Goal —
Please quote exactly the opening lines of the data, from the first line to the one where "wasm.setup();" appears.

Collected material —
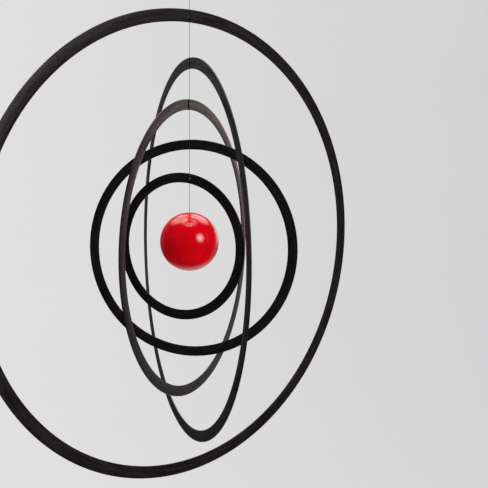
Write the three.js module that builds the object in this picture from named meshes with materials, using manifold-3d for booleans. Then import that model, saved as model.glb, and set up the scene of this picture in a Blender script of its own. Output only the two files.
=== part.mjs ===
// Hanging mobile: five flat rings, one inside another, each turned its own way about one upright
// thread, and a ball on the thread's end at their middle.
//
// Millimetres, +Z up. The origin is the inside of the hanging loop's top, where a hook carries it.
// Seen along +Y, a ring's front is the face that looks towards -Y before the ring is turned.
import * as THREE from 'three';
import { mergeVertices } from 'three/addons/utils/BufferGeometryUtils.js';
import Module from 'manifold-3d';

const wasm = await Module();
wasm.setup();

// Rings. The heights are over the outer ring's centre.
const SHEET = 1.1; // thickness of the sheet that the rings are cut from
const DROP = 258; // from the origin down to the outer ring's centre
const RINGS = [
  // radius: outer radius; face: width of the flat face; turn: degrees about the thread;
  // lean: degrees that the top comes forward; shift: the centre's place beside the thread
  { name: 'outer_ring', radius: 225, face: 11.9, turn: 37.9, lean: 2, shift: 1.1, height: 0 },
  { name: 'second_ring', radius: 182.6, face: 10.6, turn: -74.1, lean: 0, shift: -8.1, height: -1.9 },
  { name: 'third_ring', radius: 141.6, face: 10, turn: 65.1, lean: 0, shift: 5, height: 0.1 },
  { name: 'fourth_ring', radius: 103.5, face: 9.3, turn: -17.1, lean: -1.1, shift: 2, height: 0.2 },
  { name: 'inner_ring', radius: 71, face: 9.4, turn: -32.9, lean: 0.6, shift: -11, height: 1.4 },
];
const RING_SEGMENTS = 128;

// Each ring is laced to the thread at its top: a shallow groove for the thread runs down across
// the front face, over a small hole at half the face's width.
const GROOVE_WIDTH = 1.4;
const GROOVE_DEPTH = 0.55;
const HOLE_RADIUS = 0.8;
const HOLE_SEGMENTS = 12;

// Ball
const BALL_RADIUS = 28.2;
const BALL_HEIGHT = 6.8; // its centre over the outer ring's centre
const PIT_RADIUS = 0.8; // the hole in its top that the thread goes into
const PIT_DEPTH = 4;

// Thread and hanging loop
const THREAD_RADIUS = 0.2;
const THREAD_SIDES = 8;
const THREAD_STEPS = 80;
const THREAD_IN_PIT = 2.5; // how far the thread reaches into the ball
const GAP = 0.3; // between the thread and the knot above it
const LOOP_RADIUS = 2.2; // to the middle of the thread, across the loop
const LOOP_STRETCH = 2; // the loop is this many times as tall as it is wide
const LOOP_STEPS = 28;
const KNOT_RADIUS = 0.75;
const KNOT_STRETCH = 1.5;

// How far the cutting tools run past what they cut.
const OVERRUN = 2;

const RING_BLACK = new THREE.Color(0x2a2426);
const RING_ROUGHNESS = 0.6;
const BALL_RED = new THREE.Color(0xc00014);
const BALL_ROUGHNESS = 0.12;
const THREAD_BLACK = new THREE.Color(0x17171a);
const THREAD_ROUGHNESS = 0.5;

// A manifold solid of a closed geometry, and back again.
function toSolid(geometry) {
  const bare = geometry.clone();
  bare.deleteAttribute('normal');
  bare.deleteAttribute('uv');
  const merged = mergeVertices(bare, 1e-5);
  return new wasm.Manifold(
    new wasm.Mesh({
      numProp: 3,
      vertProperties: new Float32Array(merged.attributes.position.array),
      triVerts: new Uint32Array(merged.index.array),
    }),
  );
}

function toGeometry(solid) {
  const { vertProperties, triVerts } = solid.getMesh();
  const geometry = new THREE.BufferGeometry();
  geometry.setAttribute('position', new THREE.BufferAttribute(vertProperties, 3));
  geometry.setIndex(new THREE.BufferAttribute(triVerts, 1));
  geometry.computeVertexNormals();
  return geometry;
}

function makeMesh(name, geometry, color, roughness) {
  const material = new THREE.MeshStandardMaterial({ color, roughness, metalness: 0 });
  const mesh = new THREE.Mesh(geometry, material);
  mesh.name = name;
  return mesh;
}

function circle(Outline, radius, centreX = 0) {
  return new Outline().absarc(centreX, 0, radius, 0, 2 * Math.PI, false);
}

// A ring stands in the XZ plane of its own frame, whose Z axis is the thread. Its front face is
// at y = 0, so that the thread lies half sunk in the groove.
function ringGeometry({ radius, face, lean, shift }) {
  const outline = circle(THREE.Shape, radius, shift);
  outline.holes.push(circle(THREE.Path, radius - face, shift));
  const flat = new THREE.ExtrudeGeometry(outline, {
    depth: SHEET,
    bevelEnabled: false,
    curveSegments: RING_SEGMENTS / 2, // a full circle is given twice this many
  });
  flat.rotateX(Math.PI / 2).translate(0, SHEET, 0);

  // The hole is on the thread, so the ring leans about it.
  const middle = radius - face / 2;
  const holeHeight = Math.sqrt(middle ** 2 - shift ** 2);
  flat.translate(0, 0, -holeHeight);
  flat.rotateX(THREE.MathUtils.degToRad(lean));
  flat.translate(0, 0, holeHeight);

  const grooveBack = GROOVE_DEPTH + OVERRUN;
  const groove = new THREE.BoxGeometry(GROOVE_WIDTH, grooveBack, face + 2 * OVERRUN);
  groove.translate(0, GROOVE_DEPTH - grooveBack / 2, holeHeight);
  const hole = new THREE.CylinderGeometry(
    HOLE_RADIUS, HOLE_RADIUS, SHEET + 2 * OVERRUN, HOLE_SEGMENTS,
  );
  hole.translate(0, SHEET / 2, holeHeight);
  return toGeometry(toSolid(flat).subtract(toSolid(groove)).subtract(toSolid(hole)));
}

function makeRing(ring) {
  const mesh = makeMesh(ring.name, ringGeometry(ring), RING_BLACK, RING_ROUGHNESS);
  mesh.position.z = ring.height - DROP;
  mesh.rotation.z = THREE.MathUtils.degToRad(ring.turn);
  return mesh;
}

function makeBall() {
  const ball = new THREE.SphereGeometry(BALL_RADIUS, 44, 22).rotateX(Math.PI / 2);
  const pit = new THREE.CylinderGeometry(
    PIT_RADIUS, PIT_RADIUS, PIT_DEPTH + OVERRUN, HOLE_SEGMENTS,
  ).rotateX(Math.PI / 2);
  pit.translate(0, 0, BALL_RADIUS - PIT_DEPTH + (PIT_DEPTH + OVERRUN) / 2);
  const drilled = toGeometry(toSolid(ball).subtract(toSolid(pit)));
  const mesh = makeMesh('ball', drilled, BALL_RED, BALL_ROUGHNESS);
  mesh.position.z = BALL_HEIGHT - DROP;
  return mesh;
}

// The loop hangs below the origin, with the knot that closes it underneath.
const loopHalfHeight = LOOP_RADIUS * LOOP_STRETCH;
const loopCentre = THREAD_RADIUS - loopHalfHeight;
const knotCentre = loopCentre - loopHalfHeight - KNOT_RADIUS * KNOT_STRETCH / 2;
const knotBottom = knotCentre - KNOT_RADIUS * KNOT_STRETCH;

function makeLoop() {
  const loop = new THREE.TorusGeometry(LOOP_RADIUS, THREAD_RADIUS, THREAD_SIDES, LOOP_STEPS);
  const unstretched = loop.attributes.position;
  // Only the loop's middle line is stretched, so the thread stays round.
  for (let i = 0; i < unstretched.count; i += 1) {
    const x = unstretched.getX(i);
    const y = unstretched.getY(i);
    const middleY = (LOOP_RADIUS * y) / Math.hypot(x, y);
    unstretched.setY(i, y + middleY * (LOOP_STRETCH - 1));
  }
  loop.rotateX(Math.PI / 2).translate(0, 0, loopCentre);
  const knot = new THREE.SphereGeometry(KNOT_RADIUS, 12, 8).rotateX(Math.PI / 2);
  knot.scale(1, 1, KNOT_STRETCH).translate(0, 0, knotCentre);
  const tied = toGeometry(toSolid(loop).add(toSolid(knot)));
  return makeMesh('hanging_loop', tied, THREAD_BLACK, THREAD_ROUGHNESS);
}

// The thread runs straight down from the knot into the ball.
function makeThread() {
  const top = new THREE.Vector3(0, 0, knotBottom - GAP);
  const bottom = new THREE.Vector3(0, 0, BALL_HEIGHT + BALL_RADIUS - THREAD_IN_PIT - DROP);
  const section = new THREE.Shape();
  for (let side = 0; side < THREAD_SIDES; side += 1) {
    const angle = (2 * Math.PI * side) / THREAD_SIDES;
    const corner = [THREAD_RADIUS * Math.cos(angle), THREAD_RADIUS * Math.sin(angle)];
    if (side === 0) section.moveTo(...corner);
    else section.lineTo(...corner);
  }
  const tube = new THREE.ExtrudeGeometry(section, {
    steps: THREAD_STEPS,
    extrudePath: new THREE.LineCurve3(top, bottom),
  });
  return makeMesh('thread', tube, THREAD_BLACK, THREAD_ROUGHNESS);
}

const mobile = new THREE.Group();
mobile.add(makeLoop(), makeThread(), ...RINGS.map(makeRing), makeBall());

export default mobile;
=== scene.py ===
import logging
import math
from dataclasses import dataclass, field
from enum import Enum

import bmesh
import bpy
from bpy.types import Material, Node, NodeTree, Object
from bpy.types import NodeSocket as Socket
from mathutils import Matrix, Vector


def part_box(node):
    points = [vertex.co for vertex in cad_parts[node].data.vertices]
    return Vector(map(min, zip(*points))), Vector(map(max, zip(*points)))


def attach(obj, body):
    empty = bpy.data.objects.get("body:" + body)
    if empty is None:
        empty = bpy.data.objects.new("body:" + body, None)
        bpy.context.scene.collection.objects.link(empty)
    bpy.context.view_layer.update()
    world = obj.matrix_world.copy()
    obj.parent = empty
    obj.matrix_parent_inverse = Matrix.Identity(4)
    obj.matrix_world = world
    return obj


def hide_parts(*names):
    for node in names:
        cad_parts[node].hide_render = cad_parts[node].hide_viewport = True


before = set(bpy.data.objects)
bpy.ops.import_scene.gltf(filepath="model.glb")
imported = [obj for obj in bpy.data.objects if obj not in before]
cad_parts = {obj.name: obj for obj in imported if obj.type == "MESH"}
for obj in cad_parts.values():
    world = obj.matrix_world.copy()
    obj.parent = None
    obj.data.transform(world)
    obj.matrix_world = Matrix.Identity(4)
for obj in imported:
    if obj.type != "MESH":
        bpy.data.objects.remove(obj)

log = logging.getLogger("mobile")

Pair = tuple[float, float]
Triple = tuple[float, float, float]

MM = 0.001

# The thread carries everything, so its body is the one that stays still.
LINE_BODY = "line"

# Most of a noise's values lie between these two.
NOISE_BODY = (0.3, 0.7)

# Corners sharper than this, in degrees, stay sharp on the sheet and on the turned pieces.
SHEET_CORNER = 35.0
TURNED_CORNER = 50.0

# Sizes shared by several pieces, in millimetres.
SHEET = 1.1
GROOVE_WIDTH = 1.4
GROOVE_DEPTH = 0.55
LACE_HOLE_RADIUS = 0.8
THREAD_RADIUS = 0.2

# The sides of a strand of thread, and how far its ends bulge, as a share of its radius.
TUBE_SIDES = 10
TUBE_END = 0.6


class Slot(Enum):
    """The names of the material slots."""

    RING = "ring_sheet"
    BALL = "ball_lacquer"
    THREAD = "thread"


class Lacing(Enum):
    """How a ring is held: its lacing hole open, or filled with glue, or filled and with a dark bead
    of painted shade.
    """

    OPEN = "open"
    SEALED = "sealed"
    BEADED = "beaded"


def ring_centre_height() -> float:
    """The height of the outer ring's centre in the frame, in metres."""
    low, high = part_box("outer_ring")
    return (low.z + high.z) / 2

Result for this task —
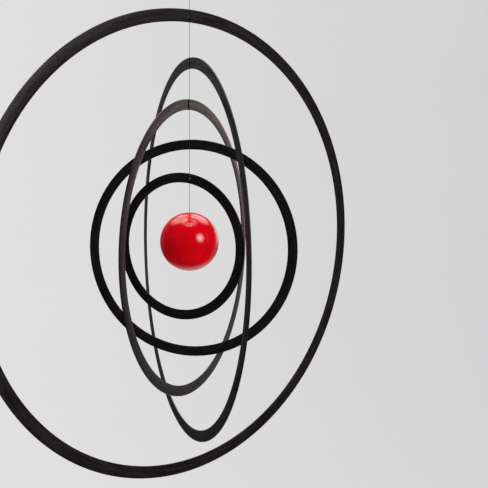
Write the three.js module that builds the object in this picture from named meshes with materials, using manifold-3d for booleans. Then import that model, saved as model.glb, and set up the scene of this picture in a Blender script of its own. Output only the two files.
=== part.mjs ===
// Hanging mobile: five flat rings, one inside another, each turned its own way about one upright
// thread, and a ball on the thread's end at their middle.
//
// Millimetres, +Z up. The origin is the inside of the hanging loop's top, where a hook carries it.
// Seen along +Y, a ring's front is the face that looks towards -Y before the ring is turned.
import * as THREE from 'three';
import { mergeVertices } from 'three/addons/utils/BufferGeometryUtils.js';
import Module from 'manifold-3d';

const wasm = await Module();
wasm.setup();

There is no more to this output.